Data lines:
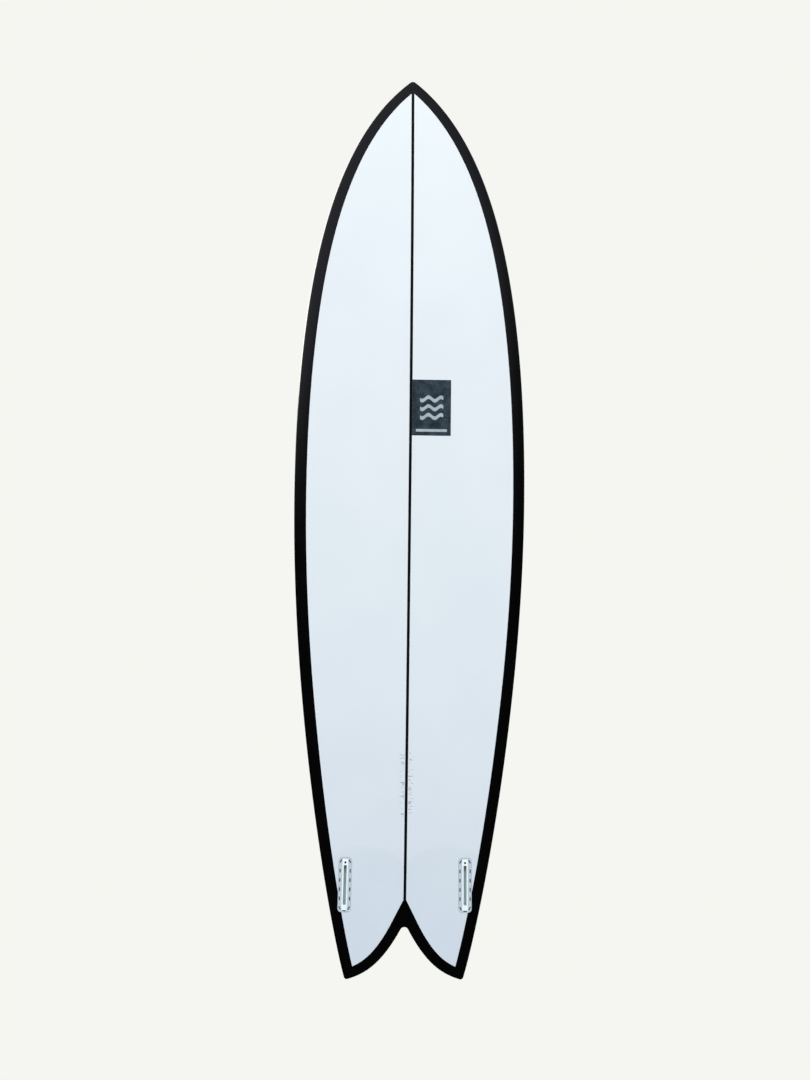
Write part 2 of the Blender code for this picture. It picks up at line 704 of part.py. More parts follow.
def make_fin_box(side, end, looks):
    mount = box_mount(side, f"fin_box_mount_{end}")
    box = joined_box(f"fin_box_{end}", 0.0, 0.0, mount, BOARD, looks["plastic"])

    name = f"fin_slot_{end}"
    slot_data = rounded_slab(name, SLOT_LENGTH, SLOT_WIDTH, SLOT_CORNER, -CUTTER_RUN, SLOT_DEPTH)
    slot = place(name, slot_data, CUTTERS, parent=mount, smooth=False)
    slot.location = (0.0, 0.0, SLOT_SHIFT)
    boolean(box, slot)

    name = f"screw_bore_{end}"
    bore_data = cylinder(name, SCREW_BORE, -SCREW_BORE_DEPTH, CUTTER_RUN)
    bore = place(name, bore_data, CUTTERS, parent=mount)
    bore.location = (0.0, 0.0, SCREW_Z)
    bore.rotation_euler = (math.radians(90.0) - SCREW_TILT, 0.0, 0.0)
    boolean(box, bore)

    for number, (x, z, turn) in enumerate(key_holes()):
        name = f"key_hole_{end}_{number}"
        data = rounded_slab(
            name,
            KEY_HOLE_LENGTH,
            KEY_HOLE_WIDTH,
            KEY_HOLE_ROUNDING,
            -CUTTER_RUN,
            CUTTER_RUN,
            corner_steps=1,
        )
        hole = place(name, data, CUTTERS, parent=mount, smooth=False)
        hole.location = (x, 0.0, z)
        hole.rotation_euler = (0.0, math.radians(turn), 0.0)
        boolean(box, hole)

    name = f"fin_screw_{end}"
    screw_data = cylinder(name, SCREW_DIAMETER, -SCREW_RECESS - SCREW_LENGTH, -SCREW_RECESS)
    screw = place(name, screw_data, BOARD, looks["steel"], parent=mount)
    screw.location = (0.0, 0.0, SCREW_Z)
    screw.rotation_euler = bore.rotation_euler

    pocket = joined_box(f"box_pocket_{end}", GAP, -CUTTER_RUN, mount, CUTTERS)
    for name in (f"bottom_skin_{end}", f"tail_patch_{end}", f"foam_tail_{end}", "rail_lap"):
        boolean(bpy.data.objects[name], pocket)


# ---- leash plug ---------------------------------------------------------------------------------
def plug_mount():
    """An empty on the deck surface, with Z pointing out of the deck."""
    step = 0.001
    levels = np.array([[PLUG_X, PLUG_Z - step], [PLUG_X, PLUG_Z + step], [PLUG_X, PLUG_Z]])
    heights = deck_point(levels, 0.0)[:, 1]
    slope = (heights[1] - heights[0]) / (2 * step)
    mount = bpy.data.objects.new("leash_plug_mount", None)
    bpy.data.collections[BOARD].objects.link(mount)
    mount.rotation_euler = (-0.5 * math.pi - math.atan(slope), 0.0, 0.0)
    mount.location = (PLUG_X, float(heights[2]), PLUG_Z)
    return mount


def turned(name, profile, collection, mount, surface=None, steps=32):
    """A profile of (radius, height) points turned about Z."""
    mesh = bmesh.new()
    points = [mesh.verts.new((radius, 0.0, height)) for radius, height in profile]
    for first, second in zip(points, points[1:]):
        mesh.edges.new((first, second))
    data = bpy.data.meshes.new(name)
    mesh.to_mesh(data)
    mesh.free()
    obj = place(name, data, collection, surface, parent=mount, smooth=False)
    screw = obj.modifiers.new("turn", "SCREW")
    screw.steps = steps
    screw.render_steps = steps
    screw.use_merge_vertices = True
    screw.merge_threshold = 0.00001
    screw.use_normal_calculate = True
    return obj


def make_leash_plug(looks):
    mount = plug_mount()
    outer, inner = PLUG_DIAMETER / 2, CUP_DIAMETER / 2
    profile = [
        (0.0, -CUP_DEPTH),
        (inner - CUP_FLOOR_EDGE, -CUP_DEPTH),
        (inner, CUP_FLOOR_EDGE - CUP_DEPTH),
        (inner, -CUP_EDGE),
        (inner + CUP_EDGE, 0.0),
        (outer - PLUG_EDGE, 0.0),
        (outer, -PLUG_EDGE),
        (outer, -PLUG_RIM),
        (outer - PLUG_STEP, -PLUG_RIM - PLUG_STEP),
        (outer - PLUG_STEP, -PLUG_DEPTH),
        (0.0, -PLUG_DEPTH),
    ]
    cup = turned("leash_cup", profile[::-1], BOARD, mount, looks["plastic"])
    bar_data = cylinder("leash_bar", BAR_DIAMETER, -BAR_LENGTH / 2, BAR_LENGTH / 2)
    bar = place("leash_bar", bar_data, BOARD, looks["steel"], parent=mount)
    hole_data = cylinder("bar_hole", BAR_DIAMETER + 2 * GAP, -PLUG_DIAMETER, PLUG_DIAMETER)
    bar_hole = place("bar_hole", hole_data, CUTTERS, parent=mount)
    for obj in (bar_hole, bar):
        obj.location = (0.0, 0.0, -BAR_DEPTH)
        obj.rotation_euler = (0.0, math.radians(90.0), 0.0)
    boolean(cup, bar_hole)
    pocket_data = cylinder(
        "plug_pocket",
        PLUG_DIAMETER + 2 * GAP,
        -PLUG_DEPTH - GAP,
        CUTTER_RUN,
        segments=32,
    )
    pocket = place("plug_pocket", pocket_data, CUTTERS, parent=mount)
    for name in ("deck_skin_right", "foam_tail_right"):
        boolean(bpy.data.objects[name], pocket)


def main():
    for obj in list(bpy.data.objects):
        bpy.data.objects.remove(obj, do_unlink=True)
    for name in (BOARD, CUTTERS):
        collection = bpy.data.collections.new(name)
        bpy.context.scene.collection.children.link(collection)

    looks = {
        "white": material("white_laminate", (0.78, 0.83, 0.88), 0.18, coat=0.5),
        "black": material("black_rail_resin", (0.006, 0.006, 0.008), 0.15, coat=0.5),
        "foam": material("white_foam", (0.85, 0.84, 0.78), 0.85),
        "stringer": material("black_stained_wood", (0.010, 0.009, 0.009), 0.45),
        "cloth": material("glass_cloth", (0.70, 0.75, 0.78), 0.5),
        "slate": material("slate_label", (0.030, 0.045, 0.060), 0.25, coat=0.4),
        "plastic": material("white_plastic", (0.80, 0.85, 0.88), 0.35),
        "steel": material("stainless_steel", (0.55, 0.55, 0.56), 0.3, metallic=1.0),
    }
    make_skins(looks)
    make_cores(looks)
    make_stringer(looks)
    make_tail_patches(looks)
    make_label(looks)
    for side, end in ((-1, "left"), (1, "right")):
        make_fin_box(side, end, looks)
    make_leash_plug(looks)


main()
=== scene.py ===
"""Looks of the swallow-tail surfboard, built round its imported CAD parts."""

import math

import bmesh
import bpy
import numpy as np
from mathutils import Euler, Matrix, Vector


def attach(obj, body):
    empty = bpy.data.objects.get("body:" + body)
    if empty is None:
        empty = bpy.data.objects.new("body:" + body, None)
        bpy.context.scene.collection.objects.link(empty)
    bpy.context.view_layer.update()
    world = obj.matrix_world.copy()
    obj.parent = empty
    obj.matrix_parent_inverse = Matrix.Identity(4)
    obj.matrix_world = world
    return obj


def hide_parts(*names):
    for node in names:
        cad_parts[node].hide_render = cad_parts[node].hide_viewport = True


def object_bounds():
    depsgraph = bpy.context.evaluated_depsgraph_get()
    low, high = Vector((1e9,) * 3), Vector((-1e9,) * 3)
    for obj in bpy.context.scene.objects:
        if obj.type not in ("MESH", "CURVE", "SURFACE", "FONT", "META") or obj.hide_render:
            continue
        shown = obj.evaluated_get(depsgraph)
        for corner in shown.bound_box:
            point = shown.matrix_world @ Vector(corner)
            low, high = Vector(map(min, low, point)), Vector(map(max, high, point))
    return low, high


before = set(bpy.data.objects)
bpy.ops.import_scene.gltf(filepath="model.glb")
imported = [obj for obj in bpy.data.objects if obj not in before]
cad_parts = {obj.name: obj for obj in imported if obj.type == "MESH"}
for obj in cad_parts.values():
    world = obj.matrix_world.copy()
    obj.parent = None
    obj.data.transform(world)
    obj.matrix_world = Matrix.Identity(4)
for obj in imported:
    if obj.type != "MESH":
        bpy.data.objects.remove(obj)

CAD_LOW, CAD_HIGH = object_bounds()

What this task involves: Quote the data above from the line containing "make_stringer(looks)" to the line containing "point = shown.matrix_world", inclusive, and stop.

Task solution:
    make_stringer(looks)
    make_tail_patches(looks)
    make_label(looks)
    for side, end in ((-1, "left"), (1, "right")):
        make_fin_box(side, end, looks)
    make_leash_plug(looks)


main()
=== scene.py ===
"""Looks of the swallow-tail surfboard, built round its imported CAD parts."""

import math

import bmesh
import bpy
import numpy as np
from mathutils import Euler, Matrix, Vector


def attach(obj, body):
    empty = bpy.data.objects.get("body:" + body)
    if empty is None:
        empty = bpy.data.objects.new("body:" + body, None)
        bpy.context.scene.collection.objects.link(empty)
    bpy.context.view_layer.update()
    world = obj.matrix_world.copy()
    obj.parent = empty
    obj.matrix_parent_inverse = Matrix.Identity(4)
    obj.matrix_world = world
    return obj


def hide_parts(*names):
    for node in names:
        cad_parts[node].hide_render = cad_parts[node].hide_viewport = True


def object_bounds():
    depsgraph = bpy.context.evaluated_depsgraph_get()
    low, high = Vector((1e9,) * 3), Vector((-1e9,) * 3)
    for obj in bpy.context.scene.objects:
        if obj.type not in ("MESH", "CURVE", "SURFACE", "FONT", "META") or obj.hide_render:
            continue
        shown = obj.evaluated_get(depsgraph)
        for corner in shown.bound_box:
            point = shown.matrix_world @ Vector(corner)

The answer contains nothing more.